My intuition was telling me that it was the end of the road, but I didn’t know how to listen to that voice back then.

So, I ruined and ruined and ruined myself. When you do bad things, you don’t hurt other people. You hurt yourself and yourself alone. At the end of the day, I have no one to blame as I continuously dug a shithole out of my life.

But in complete darkness, that is where you see the tiny light in you. That is where you draw the line and cultivate the almost nonexistent light that is in you. That is where you question, What the fuck am I doing with my life?

Life isn’t meant to blame others for the road you decide to take. At the end of the day, we are given an internal compass, telling us which direction we should take, and the more we try to take a path that is not ours to take, we lose ourselves.

But we can always find our way back.

These four words are now imprinted on me.
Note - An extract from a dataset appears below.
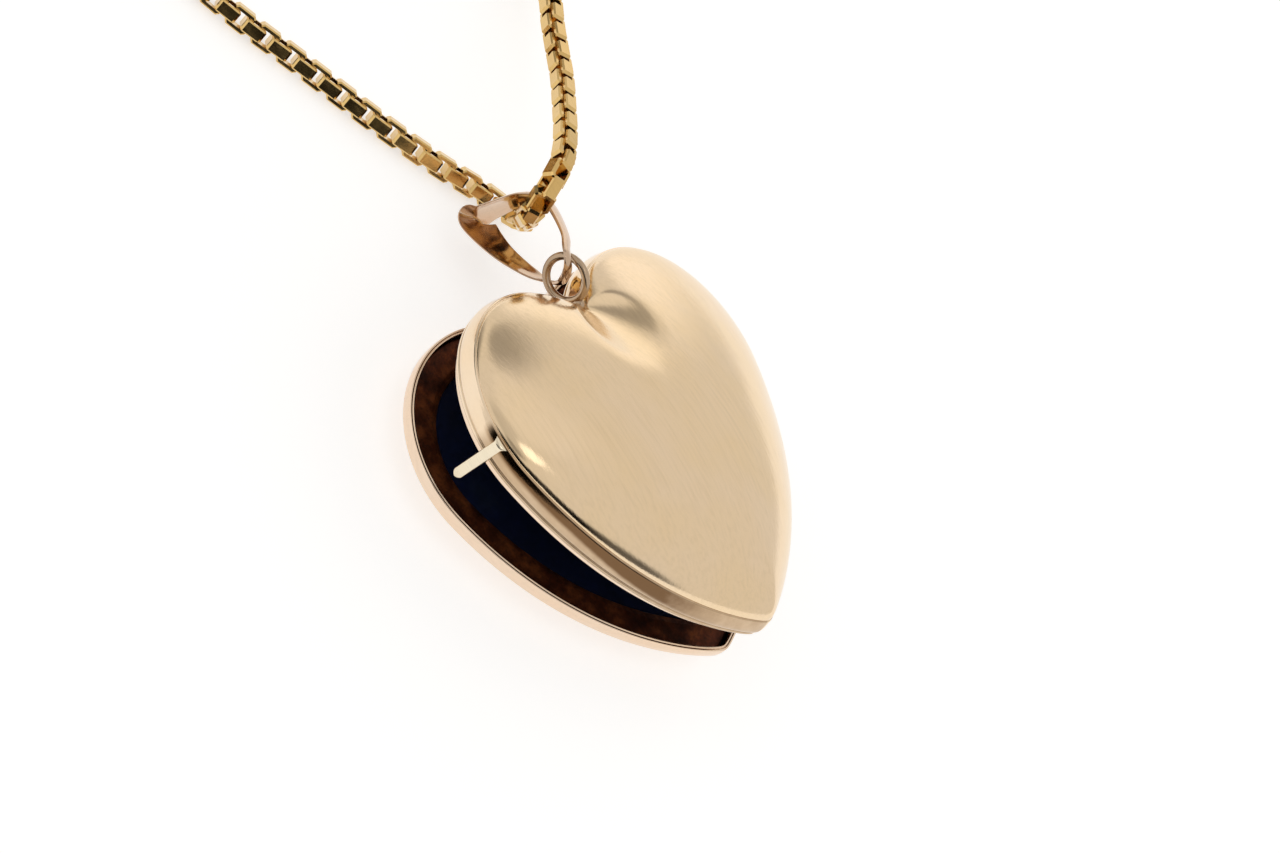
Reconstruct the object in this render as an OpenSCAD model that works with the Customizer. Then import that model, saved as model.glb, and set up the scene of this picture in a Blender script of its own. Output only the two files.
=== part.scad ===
// Heart locket on a box chain, laid flat: back cover up, front cover down on its dome.
// The covers stand a little apart on a side hinge, and the spare chain lies in a neat coil.

/* [Heart] */
// Radius of each lobe of the heart
lobe_r = 8; // [7.6:0.1:8.4]
// Distance of each lobe's centre from the middle line
lobe_x = 6; // [5.8:0.1:6.2]
// Height of the lobes' centres above the tip
lobe_y = 17.5; // [17:0.1:18]
// Thickness of the sheet that the covers are pressed from
wall = 0.32; // [0.28:0.02:0.36]

/* [Covers] */
// Height of the back cover's dome above its band
back_dome_h = 3.7; // [3.4:0.1:4]
// Height of the back cover's side band
back_band_h = 1.63; // [1.5:0.01:1.7]
// Height of the front cover's dome
front_dome_h = 2.17; // [2:0.01:2.3]
// Height of the front cover's side band
front_band_h = 0.88; // [0.8:0.01:1]
// Angle that the covers stand apart at rest
open_angle = 9.5; // [8:0.5:11]
// How far the back cover's inner lip stands below its band
lip_drop = 0.56; // [0.5:0.02:0.6]

/* [Frames and inserts] */
// Inset of the bezel frames' inner edge from the heart's outline
frame_inner_inset = 2.4; // [2.2:0.1:2.6]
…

I know I couldn’t love someone whose loyalty wasn’t mine to keep. Those four words are the reason why it’s easier for me to let go of people, friends, of networks that don’t serve my highest good, of those who don’t align with my greatest potential. With that experience, I know that staying will simply harbor negative emotions that wouldn’t serve a great purpose. I no longer want to be thinking of revenge or hurting anyone, especially myself. I take it as my internal compass telling me to get out and make room for new people to arrive.

And it always gets better, all the time.

Those four words made me realize that I shouldn’t be friends with married men or anyone in a relationship, for I cannot have an open ear to listen to problems that arise in someone else’s connection unless it is something that you want to go through in a paid astrology reading. Those issues must be tackled in the relationship itself. I also couldn’t see myself joining conversations talking about other people and their decisions, for I would never know the whole story. It is a waste of the greatest commodity there is—time. Not everyone has plenty of them.

The people I still have in my life know this, and life is so much more peaceful this way. Mark Manson said that we only have limited fucks, and this is a fuck I’m not willing to give away.